Sein Wahlsieg ist in erster Linie auf das Versagen der Arbeiterbewegung zurückzuführen: Die Beteiligung der sozialdemokratischen Partei am Ausverkauf des Landes und die fehlende Abgrenzung von den liberalen Pro-EU Kräften.
Die hässliche Fratze des Imperialismus
Georgescu ist ein Reaktionär. Doch ein Kampf gegen ihn, ist ein Kampf um die Köpfe hunderttausender rumänischer Arbeiter, Kleinbauern und Kramladenbesitzer. Diese hassen zu Recht die westliche Ausbeutung und anhand der eigenen Erfahrung ahnen sie, dass der Ukraine Krieg ein Krieg zwischen Räubern ist, in den sie nicht mithineingezogen werden wollen.

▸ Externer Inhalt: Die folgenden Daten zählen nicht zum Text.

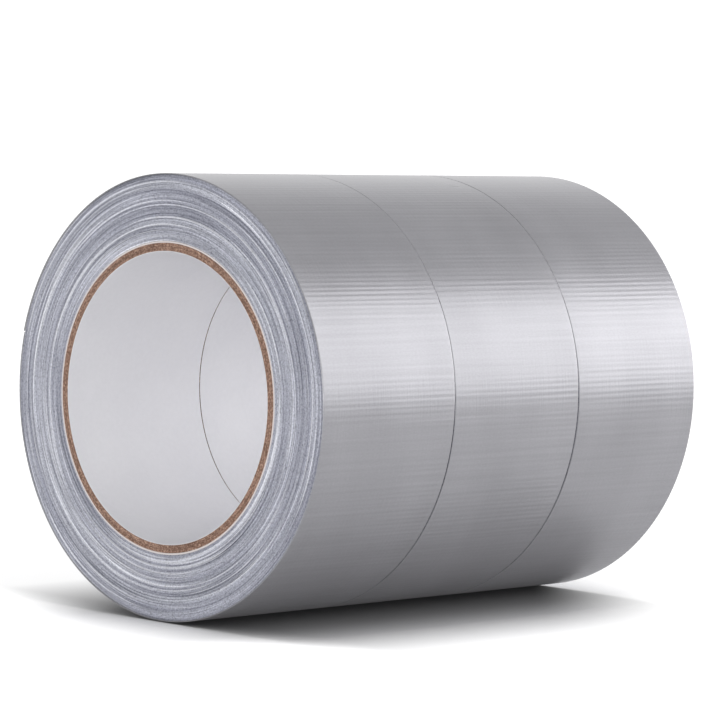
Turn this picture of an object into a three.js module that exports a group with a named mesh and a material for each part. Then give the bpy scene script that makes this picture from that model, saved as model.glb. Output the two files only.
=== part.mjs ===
// Three rolls of silver cloth duct tape standing end to end on one horizontal axis.
// Each roll is a paper core of four plies (white liner, two brown boards, white wrap) carrying
// a wound coil of tape, then the last turn of the strip, whose final length is the free end.
// Millimetres, +Z up. The common axis is Y. The origin is the middle of the middle roll.
import * as THREE from "three";

// Rolls
const ROLL_WIDTH = 48;        // slit width of the tape, and length of the core
const ROLL_GAP = 0.3;         // between neighbouring end faces
const PITCH = ROLL_WIDTH + ROLL_GAP;

// Core
const CORE_BORE_R = 38.1;     // 3 inch core
const LINER_T = 0.15;
const BOARD_T = 1;
const WRAP_T = 0.4;
const GLUE = 0.05;            // glue line between neighbouring plies and turns

// Tape
const TAPE_R = 58.5;          // outside of the wound tape where its free end stops
const TAPE_T = 0.25;          // film, cloth and adhesive together

// Facets and cuts, round the axis
const FACETS = 64;            // facets to a full turn, with one facet flat at the bottom
const STEP = 360 / FACETS;    // degrees
const TAIL_FACETS = 9;        // the free end spans 9 facets, about 52 mm
const CUT = 0.12;             // slit between last turn and free end, degrees either side
const START_TRIM = 0.3;       // taken off the start of the last turn, degrees

// The rolls along the axis. endCorner is the facet corner where the free end stops,
// counted round from the top towards +X.
const ROLLS = [
  { name: "front", y: -PITCH, endCorner: 50 },
  { name: "middle", y: 0, endCorner: 47 },
  { name: "rear", y: PITCH, endCorner: 52 },
];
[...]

Was in Rumänien passiert ist, ist skandalös, aber es ist erst der Anfang. Die Peripherie der EU wird umkämpftes Gebiet zwischen westlichem, russischem und chinesischem Imperialismus. Mit zunehmender Härte wird es auch den westlichen Imperialisten zu teuer, ihren Herrschaftsanspruch in demokratische Phrasen zu hüllen. Im Gegenteil – sie sind genauso bereit wie ihrer Konkurrenten die Länder Ost- und Südosteuropas zu zerstören, um ihre Herrschaft zu sichern. Der Wille der dortigen Bevölkerung zählt nichts.
Weder ist es also Zufall, dass Kommissionspräsidentin Von der Leyen in einer Rüstungskonferenz die Ukraine, den Kaukasus und den Westbalkan als Hotspots benannte, wo Europa „verteidigt“ werden muss. Noch dass das österreichische Bundesheer in seinem Zustandsbericht ausländische „Stabilisierungseinsätze“ als wichtiges zukünftiges Aufgabenfeld sieht.
Mit der Krise des westlichen Imperialismus wird auch die “demokratische” Maske der EU verrutschen, um die barbarische Fratze des deutschen, französischen, italienischen und österreichischen Imperialismus zu zeigen.